Repeat the listing in full, word for word.
- - -
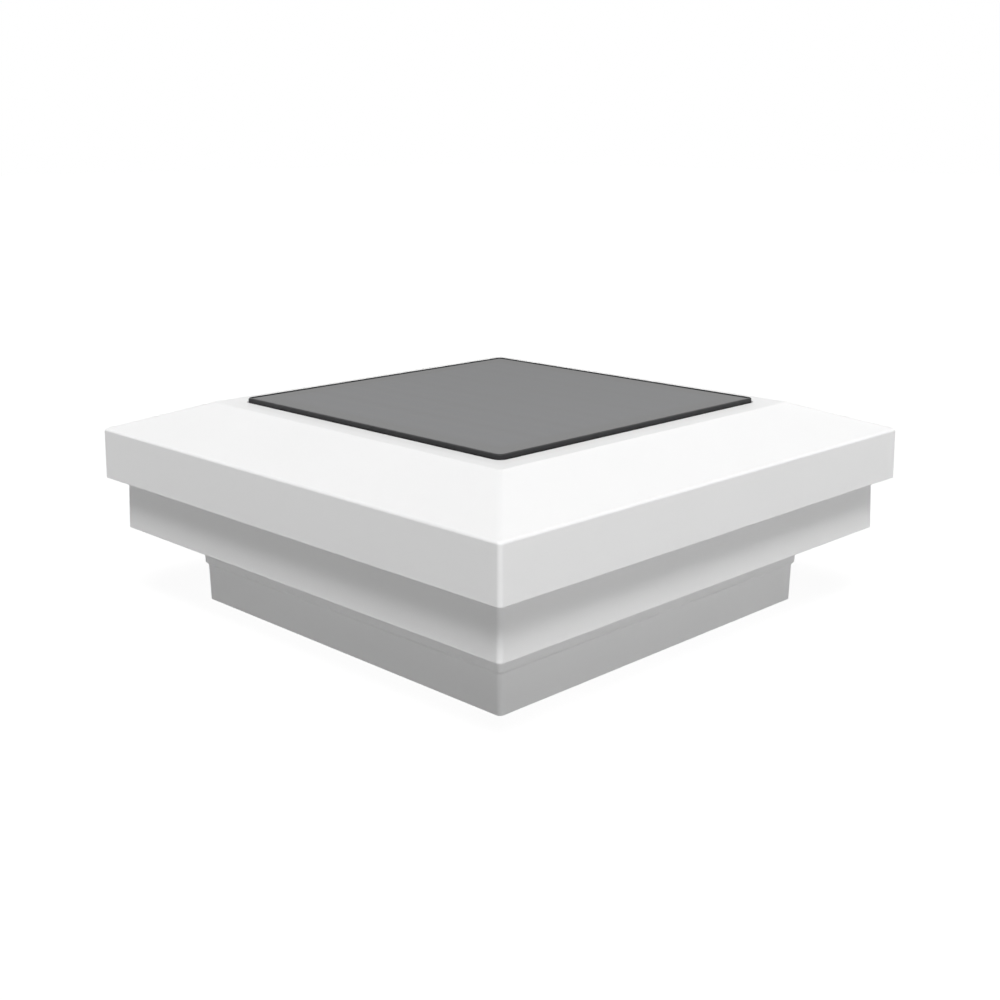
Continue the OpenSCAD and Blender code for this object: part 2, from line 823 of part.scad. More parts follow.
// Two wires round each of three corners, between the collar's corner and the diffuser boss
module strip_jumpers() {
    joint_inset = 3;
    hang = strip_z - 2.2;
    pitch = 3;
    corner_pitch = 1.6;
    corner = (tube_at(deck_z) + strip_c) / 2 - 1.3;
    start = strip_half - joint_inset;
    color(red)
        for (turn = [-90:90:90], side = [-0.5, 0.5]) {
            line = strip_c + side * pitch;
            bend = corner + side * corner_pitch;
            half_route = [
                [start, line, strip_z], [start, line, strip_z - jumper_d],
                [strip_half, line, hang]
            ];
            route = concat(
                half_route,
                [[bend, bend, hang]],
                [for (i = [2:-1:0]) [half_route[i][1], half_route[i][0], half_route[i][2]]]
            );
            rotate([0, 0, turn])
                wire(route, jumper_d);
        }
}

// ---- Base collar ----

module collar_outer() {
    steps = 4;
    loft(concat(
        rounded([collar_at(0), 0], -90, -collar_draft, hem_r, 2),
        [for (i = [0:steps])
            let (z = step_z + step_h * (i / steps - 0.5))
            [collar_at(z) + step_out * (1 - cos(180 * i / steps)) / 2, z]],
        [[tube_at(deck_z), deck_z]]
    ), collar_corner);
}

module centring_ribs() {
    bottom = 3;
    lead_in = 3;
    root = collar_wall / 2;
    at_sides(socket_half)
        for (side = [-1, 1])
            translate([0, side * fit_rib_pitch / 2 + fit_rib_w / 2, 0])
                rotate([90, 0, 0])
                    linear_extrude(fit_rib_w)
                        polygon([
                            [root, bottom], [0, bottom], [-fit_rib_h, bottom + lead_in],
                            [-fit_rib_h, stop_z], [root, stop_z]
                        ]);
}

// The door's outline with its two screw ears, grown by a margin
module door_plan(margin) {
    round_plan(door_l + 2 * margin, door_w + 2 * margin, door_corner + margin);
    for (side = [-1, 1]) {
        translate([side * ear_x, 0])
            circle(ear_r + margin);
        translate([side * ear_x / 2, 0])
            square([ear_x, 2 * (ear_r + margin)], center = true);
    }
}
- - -
→ Result of the exercise:
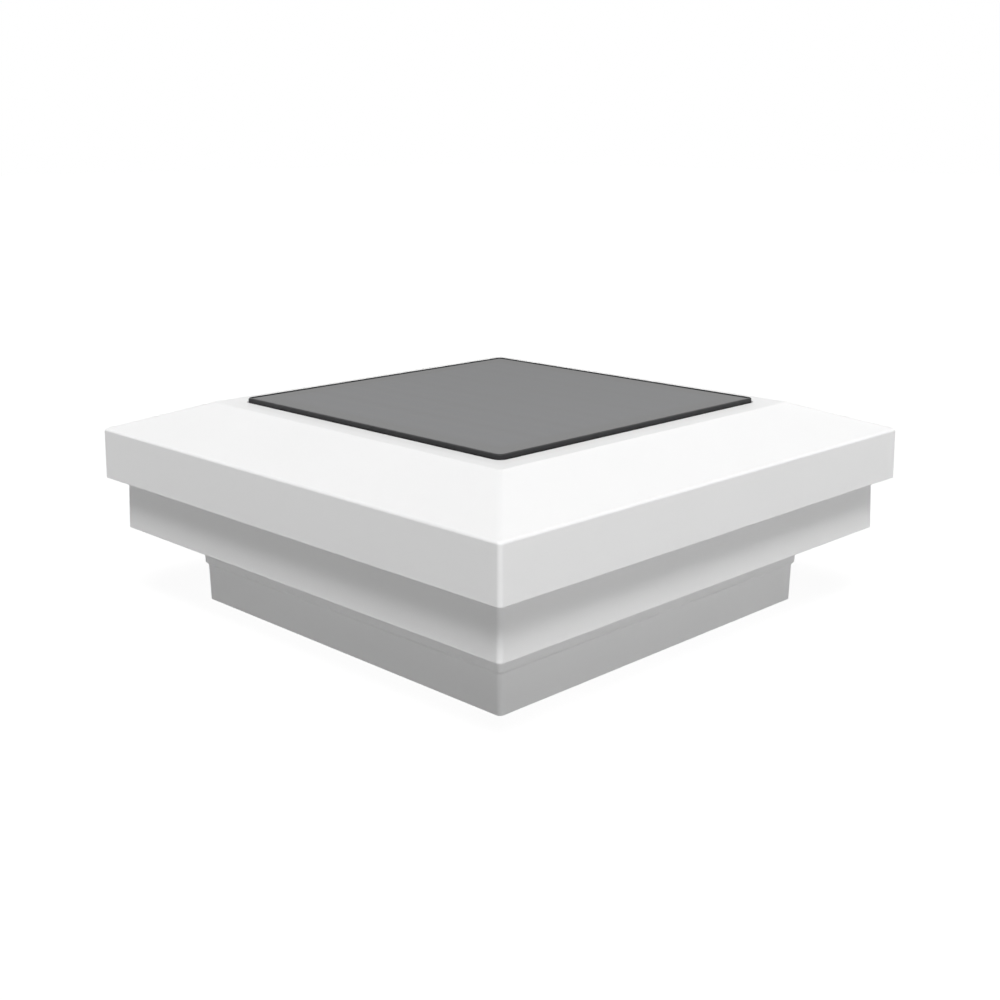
Continue the OpenSCAD and Blender code for this object: part 2, from line 823 of part.scad. More parts follow.
// Two wires round each of three corners, between the collar's corner and the diffuser boss
module strip_jumpers() {
    joint_inset = 3;
    hang = strip_z - 2.2;
    pitch = 3;
    corner_pitch = 1.6;
    corner = (tube_at(deck_z) + strip_c) / 2 - 1.3;
    start = strip_half - joint_inset;
    color(red)
        for (turn = [-90:90:90], side = [-0.5, 0.5]) {
            line = strip_c + side * pitch;
            bend = corner + side * corner_pitch;
            half_route = [
                [start, line, strip_z], [start, line, strip_z - jumper_d],
                [strip_half, line, hang]
            ];
            route = concat(
                half_route,
                [[bend, bend, hang]],
                [for (i = [2:-1:0]) [half_route[i][1], half_route[i][0], half_route[i][2]]]
            );
            rotate([0, 0, turn])
                wire(route, jumper_d);
        }
}

// ---- Base collar ----

module collar_outer() {
    steps = 4;
    loft(concat(
        rounded([collar_at(0), 0], -90, -collar_draft, hem_r, 2),
        [for (i = [0:steps])
            let (z = step_z + step_h * (i / steps - 0.5))
            [collar_at(z) + step_out * (1 - cos(180 * i / steps)) / 2, z]],
        [[tube_at(deck_z), deck_z]]
    ), collar_corner);
}

module centring_ribs() {
    bottom = 3;
    lead_in = 3;
    root = collar_wall / 2;
    at_sides(socket_half)
        for (side = [-1, 1])
            translate([0, side * fit_rib_pitch / 2 + fit_rib_w / 2, 0])
                rotate([90, 0, 0])
                    linear_extrude(fit_rib_w)
                        polygon([
                            [root, bottom], [0, bottom], [-fit_rib_h, bottom + lead_in],
                            [-fit_rib_h, stop_z], [root, stop_z]
                        ]);
}

// The door's outline with its two screw ears, grown by a margin
module door_plan(margin) {
    round_plan(door_l + 2 * margin, door_w + 2 * margin, door_corner + margin);
    for (side = [-1, 1]) {
        translate([side * ear_x, 0])
            circle(ear_r + margin);
        translate([side * ear_x / 2, 0])
            square([ear_x, 2 * (ear_r + margin)], center = true);
    }
}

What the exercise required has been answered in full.